[Start]
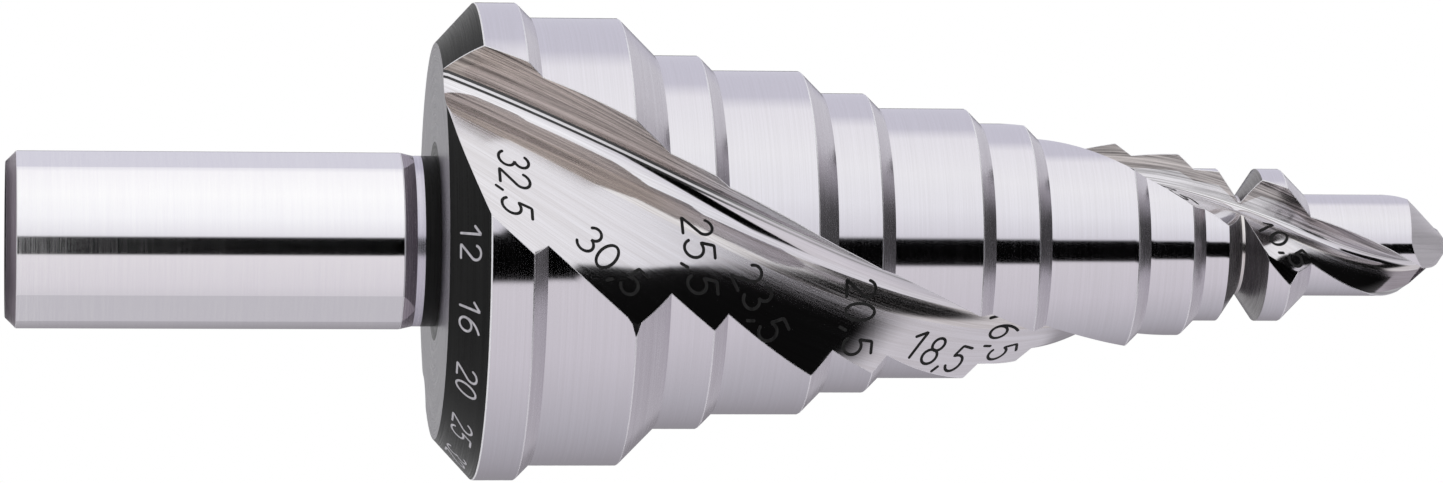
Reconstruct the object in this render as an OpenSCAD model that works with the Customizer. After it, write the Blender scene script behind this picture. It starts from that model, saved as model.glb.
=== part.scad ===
// Step drill for cable gland holes: three flats on a round shank, ten steps, two spiral flutes.
// The axis is +Z with the point up, and the origin is the middle of the shank's end face.

/* [Shank] */
// Diameter of the shank
shank_d = 12; // [9:0.5:13]
// Length of the shank, up to the taper into the neck
shank_len = 26.6; // [18:0.1:40]
// Chamfer at the shank's end
shank_chamfer = 0.7; // [0.3:0.1:1.2]
// Depth of the three flats below the round
flat_depth = 0.17; // [0.1:0.01:0.25]
// Turn of the first flat about the axis
flat_turn = 82; // [0:1:119]
// Diameter of the neck
neck_d = 11.6; // [8:0.1:12]
// Length of the taper from the shank to the neck
neck_taper_len = 0.85; // [0.4:0.05:2]
// Length of the neck
neck_len = 1.55; // [0.5:0.05:5]

/* [Rear of the cone] */
// Diameter of the rear face
rear_face_d = 27; // [25:0.1:30]
// Length of the rear chamfer
rear_chamfer_len = 2.55; // [1:0.05:4]
// Length of the widest step
rear_step_len = 2.8; // [2:0.1:6]

/* [Step diameters] */
// Clearance step of the M32 hole
m32_clear_d = 32.5; // [31.5:0.1:36]
// Core step of the M32 hole
m32_core_d = 30.5; // [28:0.1:31.5]
// Clearance step of the M25 hole
m25_clear_d = 25.5; // [24.5:0.1:27.5]
// Core step of the M25 hole
m25_core_d = 23.5; // [22:0.1:24.5]
// Clearance step of the M20 hole
m20_clear_d = 20.5; // [19.5:0.1:21.5]
// Core step of the M20 hole
m20_core_d = 18.5; // [17.5:0.1:19.5]
// Clearance step of the M16 hole
m16_clear_d = 16.5; // [15.5:0.1:17.5]
// Core step of the M16 hole
m16_core_d = 14.5; // [13.5:0.1:15.5]
// Clearance step of the M12 hole
m12_clear_d = 12.5; // [11.5:0.1:13.5]
// Core step of the M12 hole
m12_core_d = 10.5; // [9:0.1:11.5]
// Diameter of the pilot
pilot_d = 7; // [6:0.1:8.5]

/* [Step lengths] */
// Length of each core step
core_len = 6; // [4:0.1:8]
// Length of each clearance step
clear_len = 3; // [2:0.1:5]
// Angle of the chamfer in front of each step, from the axis
step_chamfer_angle = 45; // [35:1:60]

/* [Groove in the smallest step] */
// Diameter at the bottom of the groove
groove_d = 6.8; // [5.5:0.1:8.5]
// Width of the groove's floor
groove_floor_w = 0.2; // [0.1:0.05:0.6]
// Angle of the groove's walls, from the axis
groove_wall_angle = 55; // [45:1:75]

/* [Point] */
// Length of the pilot, up to the outer corners of the lips
pilot_len = 7.95; // [5:0.05:12]
// Angle between the two lips
point_angle = 118; // [100:1:135]
// Extra slope of the flank behind the lip
flank_fall_slope = 0.23; // [0.05:0.01:0.3]
// Turn behind the lip over which the flank falls
flank_turn = 35; // [20:1:60]
// Half the length of the chisel edge
chisel_half_len = 0.5; // [0.3:0.05:0.8]

/* [Flutes] */
// Helix angle, the same all along the cone
helix_angle = 30; // [20:1:40]
// Turn of the first cutting edge at the widest step
flute_turn = 215.3; // [180:0.1:260]
// Web thickness at the widest step
web_rear = 26; // [24:0.1:27]
// Web thickness at the point
web_tip = 0.8; // [0.6:0.05:1.4]
// Curve of the cutting face towards the flute, near the cutting edge
face_hook = 0.8; // [0:0.05:1.2]
// Slope of the flute's floor at its root
floor_slope = 0.1; // [0:0.01:0.2]
// Bend of the flute's floor away from the cutting face
floor_bend_share = 0.12; // [0.05:0.01:0.18]
// Extra slope of the flute's floor beside the heel
heel_slope = 1; // [0:0.1:1.2]
// Lead of the lips in front of the middle of the drill
lip_lead = 1; // [0:0.1:1.4]

/* [Hidden] */
$fn = 120;

// Places along the axis
neck_z = shank_len + neck_taper_len;
rear_z = neck_z + neck_len;
cone_z = rear_z + rear_chamfer_len;

// Steps from the rear to the tip, as [diameter, length]
STEPS = [
    [m32_clear_d, rear_step_len],
    [m32_core_d, core_len],
    [m25_clear_d, clear_len],
    [m25_core_d, core_len],
    [m20_clear_d, clear_len],
    [m20_core_d, core_len],
    [m16_clear_d, clear_len],
    [m16_core_d, core_len],
    [m12_clear_d, clear_len],
    [m12_core_d, core_len],
    [pilot_d, pilot_len],
];
last = len(STEPS) - 1;

function chamfer_len(i) = (STEPS[i][0] - STEPS[i + 1][0]) / 2 / tan(step_chamfer_angle);
function step_z(i) = i == 0 ? cone_z : step_z(i - 1) + STEPS[i - 1][1] + chamfer_len(i - 1);

pilot_r = pilot_d / 2;
lip_z = step_z(last) + pilot_len;
tip_z = lip_z + pilot_r / tan(point_angle / 2);

// The turned blank has some length to spare above the point, and each cutter runs out past it
spare = 0.5;
run_out = 1;
blank_end_z = tip_z + spare;
flute_start_z = rear_z - run_out;
flute_end_z = tip_z + run_out;

// The flutes follow a cone from just outside the widest step to just inside the pilot
cone_rear_over = 0.57;
cone_tip_share = 0.82;
cone_rear_r = m32_clear_d / 2 + cone_rear_over;
cone_tip_r = cone_tip_share * pilot_r;
cone_taper = (cone_rear_r - cone_tip_r) / (tip_z - cone_z);
function cone_r(z) = cone_rear_r - cone_taper * (z - cone_z);
function cone_r_to_z(r) = cone_z + (cone_rear_r - r) / cone_taper;
function turn_at(r) = flute_turn + tan(helix_angle) / cone_taper * ln(cone_rear_r / r) * 180 / PI;
function from_rear_to_tip(rear, tip, z) = rear + (tip - rear) * (z - cone_z) / (tip_z - cone_z);

// Section of a flute: v runs outwards along the cutting face and w away from it into the flute.
// The hook's start, the root's dip and fillet and the places along the face and the floor are
// shares of the cone's radius. The cutter's top stands clear of the steps, which rise above the cone.
slice_count = 84;
fillet_count = 4;
hook_share = 0.8;
FACE_SHARES = [1.1, 1.03, 0.97, 0.91, 0.85];
root_dip_share = 0.021;
root_fillet_share = 0.035;
FLOOR_SHARES = [0.2, 0.35, 0.5, 0.65, 0.78, 0.84, 0.95, 1.1, 1.3];
heel_share = 0.84;
cutter_over = 4;
function face_w(v, r) = lip_lead * (1 - v / r) + face_hook * pow(max(v / r - hook_share, 0), 2) * r;
function floor_v(w, r, web) =
    web - floor_slope * w - floor_bend_share * w * w / r - heel_slope * max(w - heel_share * r, 0);
function flute_section(z) =
    let (
        r = cone_r(z),
        web = from_rear_to_tip(web_rear, web_tip, z) / 2,
        top_v = r + cutter_over,
        root_v = web - root_dip_share * r,
        fillet = root_fillet_share * r,
        corner_w = face_w(root_v, r),
        end_w = corner_w + FLOOR_SHARES[len(FLOOR_SHARES) - 1] * r
    )
    [
        [top_v, face_w(FACE_SHARES[0] * r, r)],
        for (share = FACE_SHARES) [share * r, face_w(share * r, r)],
        for (i = [0:fillet_count])
            let (a = 90 * i / fillet_count)
            [root_v + fillet * (1 - sin(a)), corner_w + fillet * (1 - cos(a))],
        for (share = FLOOR_SHARES)
            let (w = corner_w + share * r)
            [floor_v(w, r, web), w],
        [top_v, end_w],
    ];

// Slices of the flute cutter stand closer together towards the tip, an equal turn apart
r_start = cone_r(flute_start_z);
r_end = cone_r(flute_end_z);
function slice_r(i) = r_start * pow(r_end / r_start, i / slice_count);
function slice_points(i) =
    let (r = slice_r(i), z = cone_r_to_z(r), turn = turn_at(r))
    [
        for (p = flute_section(z))
            [p[0] * cos(turn) - p[1] * sin(turn), p[0] * sin(turn) + p[1] * cos(turn), z],
    ];

module flute_cutter() {
    n = len(flute_section(cone_z));
    points = [for (i = [0:slice_count]) each slice_points(i)];
    sides = [
        for (i = [0:slice_count - 1], j = [0:n - 1])
            let (
                a = i * n + j,
                b = i * n + (j + 1) % n,
                c = b + n,
                d = a + n
            )
            each [[a, b, c], [a, c, d]],
    ];
    first_cap = [for (j = [n - 1:-1:0]) j];
    last_cap = [for (j = [0:n - 1]) slice_count * n + j];
    polyhedron(points, concat(sides, [first_cap, last_cap]));
}

// Profile of the turned blank, from the shank's end to above the point
groove_half_w = groove_floor_w / 2 + (m12_core_d - groove_d) / 2 / tan(groove_wall_angle);
groove_z = step_z(last - 1) + core_len / 2;
function step_points(i) = [
    [STEPS[i][0] / 2, step_z(i)],
    [STEPS[i][0] / 2, i == last ? blank_end_z : step_z(i) + STEPS[i][1]],
];
module turned_blank() {
    shank_r = shank_d / 2;
    rotate_extrude()
        polygon([
            [0, 0],
            [shank_r - shank_chamfer, 0],
            [shank_r, shank_chamfer],
            [shank_r, shank_len],
            [neck_d / 2, neck_z],
            [neck_d / 2, rear_z],
            [rear_face_d / 2, rear_z],
            for (i = [0:last]) each step_points(i),
            [0, blank_end_z],
        ]);
}

module groove() {
    over_w = run_out / tan(groove_wall_angle);
    translate([0, 0, groove_z])
        rotate_extrude()
            polygon([
                [groove_d / 2, -groove_floor_w / 2],
                [m12_core_d / 2 + run_out, -groove_half_w - over_w],
                [m12_core_d / 2 + run_out, groove_half_w + over_w],
                [groove_d / 2, groove_floor_w / 2],
            ]);
}

flat_count = 3;
module shank_flats() {
    for (i = [0:flat_count - 1])
        rotate(flat_turn + 360 / flat_count * i)
            translate([shank_d / 2 - flat_depth, -shank_d / 2, -run_out])
                cube([shank_d, shank_d, neck_z + run_out]);
}

// Flanks of the point: each falls away behind its lip, and inside the flute it rises again.
// The rise takes flank_rise_turn, and it ends flank_lead_turn before the next lip.
ring_count = 72;
flank_lead_turn = 62;
flank_rise_turn = 22;
lip_turn = turn_at(cone_r(lip_z));

// The grinding shape is a ring outside the pilot, drawn up to the two ends of the chisel edge
ring_share = 1.6;
ring_r = ring_share * pilot_r;
chisel_turn = 55;
function flank_slope(t) =
    let (
        behind = (t + flank_lead_turn) % 180 - flank_lead_turn,
        fall = sin(90 * min(max(behind / flank_turn, 0), 1)),
        rise = (180 - flank_lead_turn - behind) / flank_rise_turn
    )
    1 / tan(point_angle / 2) + flank_fall_slope * min(fall, rise);

module point_grinding() {
    reach = pilot_r * (ring_r - chisel_half_len) / (pilot_r - chisel_half_len);
    top_z = flute_end_z + run_out;
    ring = [
        for (i = [0:ring_count - 1])
            let (a = 360 * i / ring_count)
            [ring_r * cos(a), ring_r * sin(a), tip_z - flank_slope(360 - a) * reach],
    ];
    rim = [for (p = ring) [p[0], p[1], top_z]];
    along = [cos(chisel_turn), sin(chisel_turn)];
    chisel = [for (s = chisel_half_len * [1, -1]) [s * along[0], s * along[1], tip_z]];
    near = [for (p = ring) p[0] * along[0] + p[1] * along[1] > 0 ? 0 : 1];
    first_chisel = 2 * ring_count;
    rotate(lip_turn)
        polyhedron(
            concat(ring, rim, chisel),
            concat(
                [
                    for (i = [0:ring_count - 1])
                        let (j = (i + 1) % ring_count, c = first_chisel + near[i])
                        [i, j, c],
                ],
                [
                    for (i = [0:ring_count - 1])
                        let (j = (i + 1) % ring_count)
                        if (near[i] != near[j]) [first_chisel + near[i], j, first_chisel + near[j]],
                ],
                [
                    for (i = [0:ring_count - 1])
                        let (j = (i + 1) % ring_count)
                        each [[i, i + ring_count, j + ring_count], [i, j + ring_count, j]],
                ],
                [[for (i = [ring_count - 1:-1:0]) i + ring_count]]
            )
        );
}

STEEL = [0.78, 0.77, 0.81];
module step_drill() {
    color(STEEL)
        difference() {
            turned_blank();
            groove();
            shank_flats();
            flute_cutter();
            rotate(180) flute_cutter();
            point_grinding();
        }
}

step_drill();
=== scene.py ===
"""Looks of the step drill: a fine mesh of the ground steel, its numbers, the studio and the camera.

Lengths are in millimetres until a mesh is made, and metres from there on.
"""

import math

import bmesh
import bpy
import numpy as np
from mathutils import Matrix, Vector


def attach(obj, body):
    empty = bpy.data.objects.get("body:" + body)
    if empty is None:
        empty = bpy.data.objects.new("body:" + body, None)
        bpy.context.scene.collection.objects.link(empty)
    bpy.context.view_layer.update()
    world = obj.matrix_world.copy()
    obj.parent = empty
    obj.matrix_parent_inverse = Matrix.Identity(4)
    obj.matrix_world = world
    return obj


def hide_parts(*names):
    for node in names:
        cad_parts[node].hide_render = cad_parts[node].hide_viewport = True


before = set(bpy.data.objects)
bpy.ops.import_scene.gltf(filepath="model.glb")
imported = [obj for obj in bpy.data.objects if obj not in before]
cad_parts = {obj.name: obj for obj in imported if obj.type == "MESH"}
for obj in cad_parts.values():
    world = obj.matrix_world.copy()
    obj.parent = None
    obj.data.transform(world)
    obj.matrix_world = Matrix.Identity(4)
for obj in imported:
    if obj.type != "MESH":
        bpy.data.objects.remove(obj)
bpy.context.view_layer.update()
MM = 0.001

# Turned body, as in the part's source
SHANK_R = 6.0
SHANK_LEN = 26.6
SHANK_CHAMFER = 0.7
FLAT_DEPTH = 0.17
FLAT_TURN = math.radians(82)
FLATS = 3
NECK_R = 5.8
TAPER_LEN = 0.85
NECK_LEN = 1.55
REAR_FACE_R = 13.5
REAR_CHAMFER_LEN = 2.55
NECK_Z = SHANK_LEN + TAPER_LEN
REAR_Z = NECK_Z + NECK_LEN
CONE_Z = REAR_Z + REAR_CHAMFER_LEN
CORE_LEN = 6.0
CLEAR_LEN = 3.0
PILOT_LEN = 7.95
STEPS = [
    (32.5, 2.8),
    (30.5, CORE_LEN),
    (25.5, CLEAR_LEN),
    (23.5, CORE_LEN),
    (20.5, CLEAR_LEN),
    (18.5, CORE_LEN),
    (16.5, CLEAR_LEN),
    (14.5, CORE_LEN),
    (12.5, CLEAR_LEN),
    (10.5, CORE_LEN),
    (7.0, PILOT_LEN),
]
PILOT_R = STEPS[-1][0] / 2
GROOVE_R = 3.4
GROOVE_FLOOR = 0.2
GROOVE_WALL = math.radians(55)
POINT_ANGLE = math.radians(118)
GRIND_R = 1.6 * PILOT_R
FLANK_LEAD = math.radians(62)
FLANK_FALL = 0.23
FLANK_FALL_TURN = math.radians(35)
FLANK_RISE_TURN = math.radians(22)
CHISEL = 0.5
CHISEL_LEAD = math.radians(55)


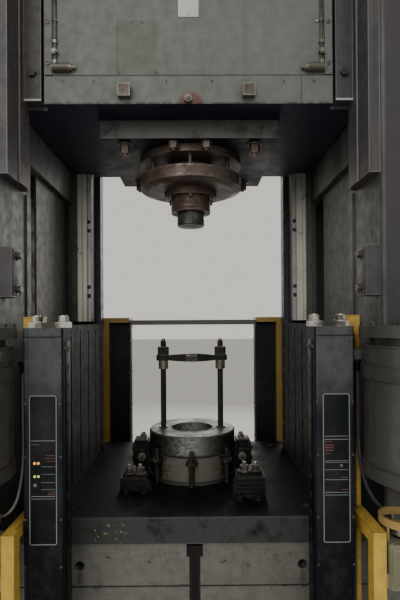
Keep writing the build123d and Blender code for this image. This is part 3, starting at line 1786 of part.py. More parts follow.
# Limit switch boxes on the uprights' inner faces, each with two roller knobs
with BuildPart() as limit_boxes:
    limit_y = (limit_front + limit_rear) / 2
    for side, side_name in SIDES:
        block(
            (side * limit_inner, side * half_clear),
            (limit_front, limit_rear),
            (limit_bottom, limit_top),
        )
        side_rod(
            limit_knob_radius,
            side * (limit_inner - limit_knob_length),
            side * limit_inner,
            [(limit_y, limit_bottom + limit_knob_inset), (limit_y, limit_top - limit_knob_inset)],
        )
save(limit_boxes, "limit_boxes")

# Window shutters: plates behind the uprights' inner walls, each with a pull
shutter_in = wall_inner + shutter_gap
shutter_out = shutter_in + shutter_thickness
shutter_low = window_bottom - shutter_lap
shutter_high = window_top + shutter_lap
shutter_fronts = ((-1, "left", left_shutter_front), (1, "right", right_shutter_front))
for side, side_name, shutter_front in shutter_fronts:
    with BuildPart() as shutter:
        block(
            (side * shutter_in, side * shutter_out),
            (shutter_front, shutter_front + shutter_length),
            (shutter_low, shutter_high),
        )
        pull_y = shutter_front + shutter_length / 2
        pull_top = shutter_high - shutter_handle_drop
        pull_bottom = pull_top - shutter_handle_length
        pull_x = shutter_out + shutter_handle_rise
        side_rod(
            shutter_handle_radius,
            side * shutter_out,
            side * pull_x,
            [(pull_y, pull_top), (pull_y, pull_bottom)],
        )
        upright_rod(
            shutter_handle_radius,
            pull_bottom - shutter_handle_radius,
            pull_top + shutter_handle_radius,
            [(side * pull_x, pull_y)],
        )
    save(shutter, f"shutter_{side_name}")

# Tracks: a channel above and below each shutter
with BuildPart() as shutter_tracks:
    groove_out = shutter_out + track_play
    upper_web = shutter_high + track_play
    lower_web = shutter_low - track_play
    track_ys = (-track_reach, track_reach)
    for side, side_name in SIDES:
        for web, away in ((upper_web, 1), (lower_web, -1)):
            outer_zs = (web - away * track_height, web + away * track_lip)
            block((side * wall_inner, side * (groove_out + track_lip)), track_ys, outer_zs)
            block(
                (side * wall_inner, side * groove_out),
                track_ys,
                (web - away * track_height, web),
                Mode.SUBTRACT,
            )
save(shutter_tracks, "shutter_tracks")

# Curtain cables: from each elbow down to the button station's gland
for side_name, route, radius in (
    ("left", left_cable_route, left_cable_radius),
    ("right", right_cable_route, right_cable_radius),
):
    points = [Vector(*point) for point in route]
    runs = [after - before for before, after in zip(points, points[1:])]
    bends = []
    for before, after in zip(runs, runs[1:]):
        half_turn = math.radians(before.get_angle(after)) / 2
        bends.append(0.45 * min(before.length, after.length) / math.tan(half_turn))
    with BuildPart() as cable:
        with BuildLine() as path:
            FilletPolyline(*points, radius=bends)
        with BuildSketch(Plane(origin=points[0], z_dir=runs[0])):
            Circle(radius)
        sweep()
    length = sum(edge.length for edge in path.edges())
    ratio = cable.part.volume / (math.pi * radius**2 * length)
    print(f"cable_{side_name}: length {length:.1f}, volume ratio {ratio:.4f}")
    print(f"cable_{side_name}: bend radii {[round(bend) for bend in bends]}")
    save(cable, f"cable_{side_name}")
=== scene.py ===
"""Looks of a straight-side link drive press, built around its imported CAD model."""

import logging
import math
import random
from dataclasses import dataclass
from enum import Enum
from itertools import product

import bmesh
import bpy
from mathutils import Matrix, Vector

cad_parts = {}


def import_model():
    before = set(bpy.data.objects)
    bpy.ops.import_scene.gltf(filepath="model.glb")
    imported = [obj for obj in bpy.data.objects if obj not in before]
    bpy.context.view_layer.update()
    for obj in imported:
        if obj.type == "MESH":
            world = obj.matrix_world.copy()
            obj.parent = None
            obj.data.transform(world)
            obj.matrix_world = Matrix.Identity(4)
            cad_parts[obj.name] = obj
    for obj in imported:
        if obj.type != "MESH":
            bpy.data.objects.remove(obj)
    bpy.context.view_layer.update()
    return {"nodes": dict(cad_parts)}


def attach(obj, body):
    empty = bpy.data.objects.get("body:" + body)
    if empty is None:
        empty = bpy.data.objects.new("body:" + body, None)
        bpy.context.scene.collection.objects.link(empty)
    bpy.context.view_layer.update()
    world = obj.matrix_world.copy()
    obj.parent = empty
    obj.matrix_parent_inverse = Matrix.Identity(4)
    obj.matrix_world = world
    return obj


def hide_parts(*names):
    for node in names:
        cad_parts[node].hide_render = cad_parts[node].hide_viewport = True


LOG = logging.getLogger("press")
MM = 0.001
RANDOM = random.Random(7)
CREASE = math.radians(35)
BOTH = (-1, 1)

Material = bpy.types.Material
Socket = bpy.types.NodeSocket
Value = Socket | str | float
Point = tuple[float, float, float]
Pair = tuple[float, float]

FRONT: Point = (0, -1, 0)
REAR: Point = (0, 1, 0)
UP: Point = (0, 0, 1)
DOWN: Point = (0, 0, -1)


def shade(colour: str) -> tuple[float, float, float, float]:
    """Turn a colour as it is seen into the shader's linear colour.

    Args:
        colour: Red, green and blue, 0 to 255, with spaces between.

    Returns:
        The linear colour with full alpha.
    """
    parts = [int(part) / 255 for part in colour.split()]
    linear = [p / 12.92 if p <= 0.04045 else ((p + 0.055) / 1.055) ** 2.4 for p in parts]
    return (*linear, 1.0)


def metres(point: Point) -> Vector:
    """Turn a point in millimetres into metres."""
    return Vector(point) * MM


def around(count: int, radius: float, start: float = 0.0, extra: int = 0) -> list[Pair]:
    """Spread points evenly on a circle round the origin.

    Args:
        count: Points in a full turn.
        radius: Radius of the circle.
        start: Steps by which the first point is turned.
        extra: Points past the full turn; one closes a loop.

    Returns:
        Both coordinates of each point.
    """
    angles = [math.tau * (step + start) / count for step in range(count + extra)]
    return [(radius * math.cos(angle), radius * math.sin(angle)) for angle in angles]


class Side(Enum):
    """The two sides of the press, as the sign of X."""

    LEFT = -1
    RIGHT = 1


class Tree:
    """Node tree, built from short calls; a text on an input is a colour as it is seen."""

    def __init__(self, owner: Material | bpy.types.World) -> None:
        """Empty the owner's tree."""
        owner.use_nodes = True
        self.tree = owner.node_tree
        self.tree.nodes.clear()

    def feed(self, target: Socket, value: Value | tuple[float, ...]) -> None:
        """Link a socket to an input, or write a plain value or a colour on it."""
        if isinstance(value, Socket):
            self.tree.links.new(value, target)
        else:
            target.default_value = shade(value) if isinstance(value, str) else value

    def node(self, kind: str, inputs: dict, **settings: object) -> bpy.types.Node:
        """Add a node.

        Args:
            kind: Its type, without the prefix that all shader nodes share.
            inputs: What goes into its inputs, by name or place.
            settings: Its own settings, which are made first.

        Returns:
            The node.
        """
        node = self.tree.nodes.new(f"ShaderNode{kind}")
        for setting, value in settings.items():
            setattr(node, setting, value)
        for key, value in inputs.items():
            self.feed(node.inputs[key], value)
        return node

    def calc(self, operation: str, first: Value, *others: Value) -> Socket:
        """Work out an operation on one value, or on several in turn."""
        for other in others or (0.0,):
            first = self.node("Math", {0: first, 1: other}, operation=operation).outputs["Value"]
        return first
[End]
REQUIREMENT: Between the line containing "STEEL = [0.78, 0.77, 0.81];" and the line containing "in imported if" lies the part to return. Return it exactly, counting both of those lines.

FINAL RESULT:
STEEL = [0.78, 0.77, 0.81];
module step_drill() {
    color(STEEL)
        difference() {
            turned_blank();
            groove();
            shank_flats();
            flute_cutter();
            rotate(180) flute_cutter();
            point_grinding();
        }
}

step_drill();
=== scene.py ===
"""Looks of the step drill: a fine mesh of the ground steel, its numbers, the studio and the camera.

Lengths are in millimetres until a mesh is made, and metres from there on.
"""

import math

import bmesh
import bpy
import numpy as np
from mathutils import Matrix, Vector


def attach(obj, body):
    empty = bpy.data.objects.get("body:" + body)
    if empty is None:
        empty = bpy.data.objects.new("body:" + body, None)
        bpy.context.scene.collection.objects.link(empty)
    bpy.context.view_layer.update()
    world = obj.matrix_world.copy()
    obj.parent = empty
    obj.matrix_parent_inverse = Matrix.Identity(4)
    obj.matrix_world = world
    return obj


def hide_parts(*names):
    for node in names:
        cad_parts[node].hide_render = cad_parts[node].hide_viewport = True


before = set(bpy.data.objects)
bpy.ops.import_scene.gltf(filepath="model.glb")
imported = [obj for obj in bpy.data.objects if obj not in before]
cad_parts = {obj.name: obj for obj in imported if obj.type == "MESH"}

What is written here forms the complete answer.